Carole Noblanc prépare des crêpes dans la cuisine du restaurant.
© Alexis Voelin

Produits. Carole cuisine principalement avec des ingrédients de la région. La farine de sarrasin, elle, provient de Bretagne.

Originaire de Quimper, Carole Noblanc tient une crêperie qui lui ressemble; elle a cette liberté. Bien loin de la Bretagne, bien au-dessus du niveau de la mer, elle a amarré ses racines bretonnes à Gryon (VD)

Pour arriver à la crêperie de Carole Noblanc, il faut quitter la plaine à Bex et monter à Gryon, 1114 mètres d’altitude. En ce mois de mai 2021, j’arrive à Cergnement, lieu-dit où quelques chalets se partagent un pan de montagne. Me voici devant la crêperie, enveloppée d’un bon temps breton. Dehors, quelques tables à l’abri incitent les promeneurs à s’asseoir quand même. Sur le mur extérieur, il est écrit en lettres rouges: «Crêpecidre». J’entre. Voici l’îlot breton que Carole a créé au milieu des pistes de ski de fond. Née à Quimper, elle fait partie des 138900 Français exilés en Suisse1. Comme beaucoup de Bretons, elle s’est retrouvée dans les Alpes. Ce paysage découpé résonne peut-être avec le relief d’un océan agité.

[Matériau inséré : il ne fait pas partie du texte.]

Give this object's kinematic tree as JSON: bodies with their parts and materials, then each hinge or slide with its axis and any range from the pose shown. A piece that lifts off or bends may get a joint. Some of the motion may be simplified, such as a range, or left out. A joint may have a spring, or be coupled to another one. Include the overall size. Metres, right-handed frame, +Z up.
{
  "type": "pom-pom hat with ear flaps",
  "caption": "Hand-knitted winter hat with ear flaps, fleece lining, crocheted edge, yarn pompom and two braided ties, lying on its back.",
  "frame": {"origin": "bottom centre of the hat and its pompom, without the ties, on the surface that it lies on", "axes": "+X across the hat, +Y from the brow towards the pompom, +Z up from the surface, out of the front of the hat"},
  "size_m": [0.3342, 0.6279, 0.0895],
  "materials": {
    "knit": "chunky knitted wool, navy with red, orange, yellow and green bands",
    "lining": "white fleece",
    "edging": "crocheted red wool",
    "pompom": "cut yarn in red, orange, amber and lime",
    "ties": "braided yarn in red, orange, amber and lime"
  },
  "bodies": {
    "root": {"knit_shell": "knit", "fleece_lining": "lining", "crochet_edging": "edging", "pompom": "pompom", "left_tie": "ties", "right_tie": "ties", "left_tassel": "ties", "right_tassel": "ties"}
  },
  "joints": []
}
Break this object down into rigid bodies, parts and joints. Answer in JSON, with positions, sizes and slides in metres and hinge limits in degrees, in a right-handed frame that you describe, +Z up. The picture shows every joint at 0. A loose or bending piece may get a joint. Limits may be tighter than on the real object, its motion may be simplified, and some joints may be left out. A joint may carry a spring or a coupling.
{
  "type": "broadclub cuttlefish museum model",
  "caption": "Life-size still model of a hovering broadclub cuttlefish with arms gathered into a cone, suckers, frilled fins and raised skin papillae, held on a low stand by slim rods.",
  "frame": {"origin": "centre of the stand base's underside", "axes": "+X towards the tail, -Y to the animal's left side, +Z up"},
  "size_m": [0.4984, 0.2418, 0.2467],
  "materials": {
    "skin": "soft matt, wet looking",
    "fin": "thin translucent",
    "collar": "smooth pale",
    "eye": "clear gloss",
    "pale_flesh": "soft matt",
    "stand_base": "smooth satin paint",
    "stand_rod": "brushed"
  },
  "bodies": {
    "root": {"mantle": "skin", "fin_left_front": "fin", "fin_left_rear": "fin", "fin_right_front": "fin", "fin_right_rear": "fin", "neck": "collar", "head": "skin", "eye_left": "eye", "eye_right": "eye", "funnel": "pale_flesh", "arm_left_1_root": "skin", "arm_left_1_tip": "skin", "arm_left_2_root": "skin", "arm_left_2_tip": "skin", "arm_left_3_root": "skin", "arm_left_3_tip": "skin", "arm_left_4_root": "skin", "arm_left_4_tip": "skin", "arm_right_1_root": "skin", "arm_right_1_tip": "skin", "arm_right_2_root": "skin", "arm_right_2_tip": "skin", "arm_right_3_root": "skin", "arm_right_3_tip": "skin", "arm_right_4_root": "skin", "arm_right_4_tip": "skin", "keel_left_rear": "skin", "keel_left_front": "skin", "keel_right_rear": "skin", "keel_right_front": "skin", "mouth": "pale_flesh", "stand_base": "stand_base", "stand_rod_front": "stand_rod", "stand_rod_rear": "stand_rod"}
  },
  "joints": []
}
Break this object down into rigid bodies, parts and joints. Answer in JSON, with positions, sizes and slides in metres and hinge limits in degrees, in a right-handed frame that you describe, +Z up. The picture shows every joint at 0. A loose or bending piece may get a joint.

En cet instant, Carole est en pleine mise en place: préparer les couverts, ranger, couper et trancher les ingrédients, alimenter le poêle à bois. Puis, elle commence à préparer la pâte à galettes, à la farine de sarrasin pour le salé, et une pâte à crêpes, au froment pour le sucré. Battant avec une cuiller en bois farine et eau ainsi que farine et lait, Carole est concentrée. Au travail, elle est absorbée, silencieuse, le visage fermé. De toute façon, ce n’est pas une bavarde. Discrète, avec les clients elle ne fait pas de courbettes. Chaleureuse mais authentique. «Il faut avoir ça dans le sang. Pour exercer ce travail, il faut rester naturelle, dit-elle. Moi, j’ai toujours aimé avoir du monde à la maison.»

Carole Noblanc porte un plateau.
Changement. Depuis huit ans, la crêperie ferme au printemps. En 2021, Carole a décidé de la garder ouverte pour augmenter la rentabilité. © Alexis Voelin

 

Du beurre sur les «billigs»

Au fur et à mesure que les clients arrivent, Carole passe prendre les commandes en terrasse. Fromage, jambon, œuf, ou tout ça à la fois pour la galette complète. Le choix est simple. Pour le sucré: confiture d’abricots, caramel au beurre salé... Chocolat? Carole note. Retour à l’intérieur où elle enchaîne, en formant des disques de pâte imbibés de beurre sur ses deux billigs.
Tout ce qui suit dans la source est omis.